#### Material for this task ####
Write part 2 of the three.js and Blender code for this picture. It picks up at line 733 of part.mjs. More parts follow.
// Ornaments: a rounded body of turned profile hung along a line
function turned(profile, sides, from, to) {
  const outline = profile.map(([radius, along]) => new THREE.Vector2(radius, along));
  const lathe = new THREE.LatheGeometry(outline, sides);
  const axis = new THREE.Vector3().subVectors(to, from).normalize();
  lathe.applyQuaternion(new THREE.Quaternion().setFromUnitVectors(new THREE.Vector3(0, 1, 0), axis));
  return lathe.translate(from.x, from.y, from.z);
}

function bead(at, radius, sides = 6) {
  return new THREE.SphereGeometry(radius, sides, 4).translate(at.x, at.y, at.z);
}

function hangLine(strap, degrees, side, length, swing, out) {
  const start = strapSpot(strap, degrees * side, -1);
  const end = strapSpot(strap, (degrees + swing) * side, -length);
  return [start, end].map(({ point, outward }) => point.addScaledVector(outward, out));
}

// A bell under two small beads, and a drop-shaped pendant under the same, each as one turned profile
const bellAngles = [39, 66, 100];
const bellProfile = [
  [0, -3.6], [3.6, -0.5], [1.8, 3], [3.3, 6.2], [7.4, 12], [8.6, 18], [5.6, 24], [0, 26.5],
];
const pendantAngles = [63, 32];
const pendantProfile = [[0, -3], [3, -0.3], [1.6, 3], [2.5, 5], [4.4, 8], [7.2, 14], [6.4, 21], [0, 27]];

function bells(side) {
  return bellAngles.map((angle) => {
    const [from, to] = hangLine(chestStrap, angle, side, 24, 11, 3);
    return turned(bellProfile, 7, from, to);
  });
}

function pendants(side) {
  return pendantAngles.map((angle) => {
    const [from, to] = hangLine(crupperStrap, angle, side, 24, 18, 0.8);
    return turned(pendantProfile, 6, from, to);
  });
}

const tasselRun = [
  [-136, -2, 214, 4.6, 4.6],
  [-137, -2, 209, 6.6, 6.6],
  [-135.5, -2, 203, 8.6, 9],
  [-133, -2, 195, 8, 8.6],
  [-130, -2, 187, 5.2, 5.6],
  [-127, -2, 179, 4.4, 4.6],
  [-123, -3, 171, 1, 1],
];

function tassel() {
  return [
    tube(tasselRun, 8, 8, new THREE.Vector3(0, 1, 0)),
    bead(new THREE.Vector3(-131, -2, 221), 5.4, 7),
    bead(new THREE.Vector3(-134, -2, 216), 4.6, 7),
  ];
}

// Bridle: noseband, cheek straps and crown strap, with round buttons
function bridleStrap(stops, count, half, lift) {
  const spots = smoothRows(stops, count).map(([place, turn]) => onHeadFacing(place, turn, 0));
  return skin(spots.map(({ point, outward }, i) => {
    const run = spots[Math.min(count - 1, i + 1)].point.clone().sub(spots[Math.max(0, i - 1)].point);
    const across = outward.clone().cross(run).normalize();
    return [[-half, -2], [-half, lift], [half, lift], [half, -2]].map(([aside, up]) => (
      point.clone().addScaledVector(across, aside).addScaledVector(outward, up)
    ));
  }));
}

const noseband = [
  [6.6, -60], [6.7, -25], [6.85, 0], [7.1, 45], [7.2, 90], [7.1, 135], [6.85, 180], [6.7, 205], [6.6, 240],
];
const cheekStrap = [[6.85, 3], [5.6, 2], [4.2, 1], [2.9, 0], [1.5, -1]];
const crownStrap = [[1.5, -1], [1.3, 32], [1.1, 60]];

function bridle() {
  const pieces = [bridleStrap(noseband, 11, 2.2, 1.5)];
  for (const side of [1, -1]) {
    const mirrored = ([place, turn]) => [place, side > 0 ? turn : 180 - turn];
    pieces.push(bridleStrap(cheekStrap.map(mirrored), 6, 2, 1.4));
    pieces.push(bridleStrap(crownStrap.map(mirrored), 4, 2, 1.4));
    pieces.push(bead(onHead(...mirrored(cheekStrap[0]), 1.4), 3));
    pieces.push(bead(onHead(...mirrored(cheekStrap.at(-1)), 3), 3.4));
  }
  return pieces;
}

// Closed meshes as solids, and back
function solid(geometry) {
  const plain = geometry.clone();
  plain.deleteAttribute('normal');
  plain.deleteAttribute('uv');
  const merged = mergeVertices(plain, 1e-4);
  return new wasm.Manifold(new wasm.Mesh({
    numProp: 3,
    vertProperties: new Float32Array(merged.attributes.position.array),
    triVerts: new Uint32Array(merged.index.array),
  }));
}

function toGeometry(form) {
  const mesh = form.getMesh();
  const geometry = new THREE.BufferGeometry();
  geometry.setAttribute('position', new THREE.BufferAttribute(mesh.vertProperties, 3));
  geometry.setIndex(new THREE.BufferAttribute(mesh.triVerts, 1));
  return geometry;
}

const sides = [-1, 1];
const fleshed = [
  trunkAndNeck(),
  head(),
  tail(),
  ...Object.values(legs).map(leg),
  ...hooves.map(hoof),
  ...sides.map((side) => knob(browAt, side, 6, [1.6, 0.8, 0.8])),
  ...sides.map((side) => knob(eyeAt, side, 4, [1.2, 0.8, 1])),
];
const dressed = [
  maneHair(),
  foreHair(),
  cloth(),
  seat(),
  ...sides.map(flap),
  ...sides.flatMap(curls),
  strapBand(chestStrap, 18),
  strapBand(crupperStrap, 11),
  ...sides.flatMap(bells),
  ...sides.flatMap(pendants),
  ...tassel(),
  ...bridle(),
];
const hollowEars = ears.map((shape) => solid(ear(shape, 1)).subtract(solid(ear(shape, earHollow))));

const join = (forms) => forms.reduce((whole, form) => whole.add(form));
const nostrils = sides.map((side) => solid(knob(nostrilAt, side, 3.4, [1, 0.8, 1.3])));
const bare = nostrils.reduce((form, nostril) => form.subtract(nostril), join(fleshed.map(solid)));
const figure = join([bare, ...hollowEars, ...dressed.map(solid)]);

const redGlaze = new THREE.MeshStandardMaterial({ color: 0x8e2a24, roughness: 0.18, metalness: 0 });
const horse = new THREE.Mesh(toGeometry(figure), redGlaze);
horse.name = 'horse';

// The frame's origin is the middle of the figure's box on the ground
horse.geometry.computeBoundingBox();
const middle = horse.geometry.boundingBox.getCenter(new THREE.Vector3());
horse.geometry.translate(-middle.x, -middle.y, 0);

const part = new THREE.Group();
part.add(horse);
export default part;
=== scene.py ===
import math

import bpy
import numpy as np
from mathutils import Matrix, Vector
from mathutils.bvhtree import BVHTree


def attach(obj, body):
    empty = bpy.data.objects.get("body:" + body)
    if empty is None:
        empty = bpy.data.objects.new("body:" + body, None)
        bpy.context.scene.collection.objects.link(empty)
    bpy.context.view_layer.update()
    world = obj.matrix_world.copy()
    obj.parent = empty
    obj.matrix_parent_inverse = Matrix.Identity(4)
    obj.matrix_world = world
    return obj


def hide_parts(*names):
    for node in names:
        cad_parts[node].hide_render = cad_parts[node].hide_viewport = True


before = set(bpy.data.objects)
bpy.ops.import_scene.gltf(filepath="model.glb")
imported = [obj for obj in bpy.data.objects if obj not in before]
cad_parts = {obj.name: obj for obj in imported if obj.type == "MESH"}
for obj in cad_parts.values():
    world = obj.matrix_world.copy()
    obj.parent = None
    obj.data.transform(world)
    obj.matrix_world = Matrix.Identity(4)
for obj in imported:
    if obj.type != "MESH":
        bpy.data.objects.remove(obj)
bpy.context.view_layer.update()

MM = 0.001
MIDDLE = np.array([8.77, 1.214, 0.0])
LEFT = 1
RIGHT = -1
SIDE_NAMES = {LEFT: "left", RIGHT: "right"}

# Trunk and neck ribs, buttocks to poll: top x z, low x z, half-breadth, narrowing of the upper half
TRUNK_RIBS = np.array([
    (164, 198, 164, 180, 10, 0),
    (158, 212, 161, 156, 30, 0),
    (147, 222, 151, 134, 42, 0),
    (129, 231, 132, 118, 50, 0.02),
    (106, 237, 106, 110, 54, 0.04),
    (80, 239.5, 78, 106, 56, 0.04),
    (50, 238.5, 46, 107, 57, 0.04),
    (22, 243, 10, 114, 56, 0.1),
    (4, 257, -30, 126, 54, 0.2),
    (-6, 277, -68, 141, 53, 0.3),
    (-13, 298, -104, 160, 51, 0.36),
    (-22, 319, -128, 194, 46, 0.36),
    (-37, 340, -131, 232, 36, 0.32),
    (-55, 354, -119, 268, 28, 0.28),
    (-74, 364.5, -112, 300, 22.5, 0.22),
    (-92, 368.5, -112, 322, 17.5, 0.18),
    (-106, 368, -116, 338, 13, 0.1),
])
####
#### Material for this task ####
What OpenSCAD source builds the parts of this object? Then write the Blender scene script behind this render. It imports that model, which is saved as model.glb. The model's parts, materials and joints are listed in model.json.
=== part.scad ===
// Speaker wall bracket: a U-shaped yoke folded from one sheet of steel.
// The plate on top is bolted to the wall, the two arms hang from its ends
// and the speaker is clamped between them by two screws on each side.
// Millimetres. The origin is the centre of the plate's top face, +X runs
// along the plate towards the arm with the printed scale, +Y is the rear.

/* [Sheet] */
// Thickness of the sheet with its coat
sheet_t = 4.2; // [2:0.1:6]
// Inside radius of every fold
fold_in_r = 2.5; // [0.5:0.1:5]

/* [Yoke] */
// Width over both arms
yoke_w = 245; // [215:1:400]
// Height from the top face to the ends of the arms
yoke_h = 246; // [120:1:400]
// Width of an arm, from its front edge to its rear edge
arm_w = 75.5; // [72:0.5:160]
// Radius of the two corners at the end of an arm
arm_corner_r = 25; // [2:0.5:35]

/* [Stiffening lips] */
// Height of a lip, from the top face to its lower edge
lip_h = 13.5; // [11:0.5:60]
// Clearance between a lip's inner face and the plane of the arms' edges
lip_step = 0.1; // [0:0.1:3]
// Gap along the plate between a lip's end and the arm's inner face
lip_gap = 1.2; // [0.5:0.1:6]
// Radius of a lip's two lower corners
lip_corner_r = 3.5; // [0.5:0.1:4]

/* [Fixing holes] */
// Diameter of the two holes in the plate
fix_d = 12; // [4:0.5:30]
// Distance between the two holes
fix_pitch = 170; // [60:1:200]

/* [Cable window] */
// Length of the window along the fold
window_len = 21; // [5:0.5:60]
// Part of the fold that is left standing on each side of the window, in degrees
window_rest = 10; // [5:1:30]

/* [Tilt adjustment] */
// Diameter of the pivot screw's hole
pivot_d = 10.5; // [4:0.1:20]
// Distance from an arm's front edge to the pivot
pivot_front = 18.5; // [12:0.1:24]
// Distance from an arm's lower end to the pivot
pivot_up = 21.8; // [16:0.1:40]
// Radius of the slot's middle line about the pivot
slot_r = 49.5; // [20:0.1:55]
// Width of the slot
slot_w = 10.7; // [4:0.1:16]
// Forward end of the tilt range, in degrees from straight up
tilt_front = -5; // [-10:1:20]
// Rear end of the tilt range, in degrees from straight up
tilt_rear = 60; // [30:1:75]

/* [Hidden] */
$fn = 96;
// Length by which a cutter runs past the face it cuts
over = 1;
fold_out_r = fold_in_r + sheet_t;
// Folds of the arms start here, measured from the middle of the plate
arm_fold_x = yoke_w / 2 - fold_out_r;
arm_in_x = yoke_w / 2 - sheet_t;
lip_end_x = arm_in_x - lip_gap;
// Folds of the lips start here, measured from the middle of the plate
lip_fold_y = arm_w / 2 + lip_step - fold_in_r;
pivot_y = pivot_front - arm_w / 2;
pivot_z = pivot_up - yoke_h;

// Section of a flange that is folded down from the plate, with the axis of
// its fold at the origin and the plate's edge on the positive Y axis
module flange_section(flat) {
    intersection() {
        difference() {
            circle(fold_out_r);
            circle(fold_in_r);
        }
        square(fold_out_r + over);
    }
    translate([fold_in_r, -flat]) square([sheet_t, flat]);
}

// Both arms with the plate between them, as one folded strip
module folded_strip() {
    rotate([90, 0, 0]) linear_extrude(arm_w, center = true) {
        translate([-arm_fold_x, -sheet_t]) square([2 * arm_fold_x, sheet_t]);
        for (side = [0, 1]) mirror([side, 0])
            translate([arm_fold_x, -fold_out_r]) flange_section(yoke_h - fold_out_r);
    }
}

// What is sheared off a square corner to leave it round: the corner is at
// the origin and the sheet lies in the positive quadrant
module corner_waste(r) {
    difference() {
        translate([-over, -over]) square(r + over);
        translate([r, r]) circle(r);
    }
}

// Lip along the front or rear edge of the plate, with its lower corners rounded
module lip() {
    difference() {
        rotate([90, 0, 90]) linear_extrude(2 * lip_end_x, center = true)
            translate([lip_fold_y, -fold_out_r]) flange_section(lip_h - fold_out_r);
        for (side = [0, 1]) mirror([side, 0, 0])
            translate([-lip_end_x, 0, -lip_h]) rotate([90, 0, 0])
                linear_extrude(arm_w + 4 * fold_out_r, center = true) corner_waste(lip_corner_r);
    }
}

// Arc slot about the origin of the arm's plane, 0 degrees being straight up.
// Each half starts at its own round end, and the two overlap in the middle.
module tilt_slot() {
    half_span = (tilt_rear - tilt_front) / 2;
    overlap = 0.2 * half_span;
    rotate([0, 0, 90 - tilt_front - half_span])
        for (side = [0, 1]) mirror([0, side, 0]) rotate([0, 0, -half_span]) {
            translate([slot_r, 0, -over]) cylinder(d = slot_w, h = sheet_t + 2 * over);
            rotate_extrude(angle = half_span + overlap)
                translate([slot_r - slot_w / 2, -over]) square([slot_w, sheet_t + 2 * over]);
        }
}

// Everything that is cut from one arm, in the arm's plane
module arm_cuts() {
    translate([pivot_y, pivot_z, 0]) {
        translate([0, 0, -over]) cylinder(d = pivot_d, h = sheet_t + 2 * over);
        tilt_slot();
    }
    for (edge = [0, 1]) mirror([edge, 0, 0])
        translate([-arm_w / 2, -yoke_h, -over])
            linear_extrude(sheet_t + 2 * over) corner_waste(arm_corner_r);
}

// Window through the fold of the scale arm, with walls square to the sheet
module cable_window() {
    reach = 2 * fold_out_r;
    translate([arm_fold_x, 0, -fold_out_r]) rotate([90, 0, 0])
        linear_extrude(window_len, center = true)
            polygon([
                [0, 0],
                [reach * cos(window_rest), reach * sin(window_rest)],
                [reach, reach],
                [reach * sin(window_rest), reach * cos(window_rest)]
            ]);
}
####
#### Material for this task ####
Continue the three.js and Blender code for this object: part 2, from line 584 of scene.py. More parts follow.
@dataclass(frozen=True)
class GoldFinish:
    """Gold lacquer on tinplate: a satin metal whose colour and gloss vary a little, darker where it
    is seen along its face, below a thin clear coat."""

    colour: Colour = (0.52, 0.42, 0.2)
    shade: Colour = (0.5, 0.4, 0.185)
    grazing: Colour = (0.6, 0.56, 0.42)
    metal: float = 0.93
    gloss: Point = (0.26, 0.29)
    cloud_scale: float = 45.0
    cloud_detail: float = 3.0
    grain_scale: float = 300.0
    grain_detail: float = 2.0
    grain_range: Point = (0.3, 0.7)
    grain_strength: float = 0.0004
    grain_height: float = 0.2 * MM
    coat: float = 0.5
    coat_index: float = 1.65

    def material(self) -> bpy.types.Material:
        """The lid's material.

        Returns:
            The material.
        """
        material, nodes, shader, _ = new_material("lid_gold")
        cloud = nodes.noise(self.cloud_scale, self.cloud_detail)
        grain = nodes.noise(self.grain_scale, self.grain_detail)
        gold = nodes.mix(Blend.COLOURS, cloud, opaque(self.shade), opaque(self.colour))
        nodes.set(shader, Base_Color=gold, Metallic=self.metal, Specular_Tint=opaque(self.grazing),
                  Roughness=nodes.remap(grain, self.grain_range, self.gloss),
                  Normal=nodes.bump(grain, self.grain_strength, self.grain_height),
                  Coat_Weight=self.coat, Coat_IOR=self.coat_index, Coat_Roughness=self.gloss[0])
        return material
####
Directions: Lines of the material that contain the word "imported" are to be gathered.

Answer to this exercise:
imported = [obj for obj in bpy.data.objects if obj not in before]
cad_parts = {obj.name: obj for obj in imported if obj.type == "MESH"}
for obj in imported:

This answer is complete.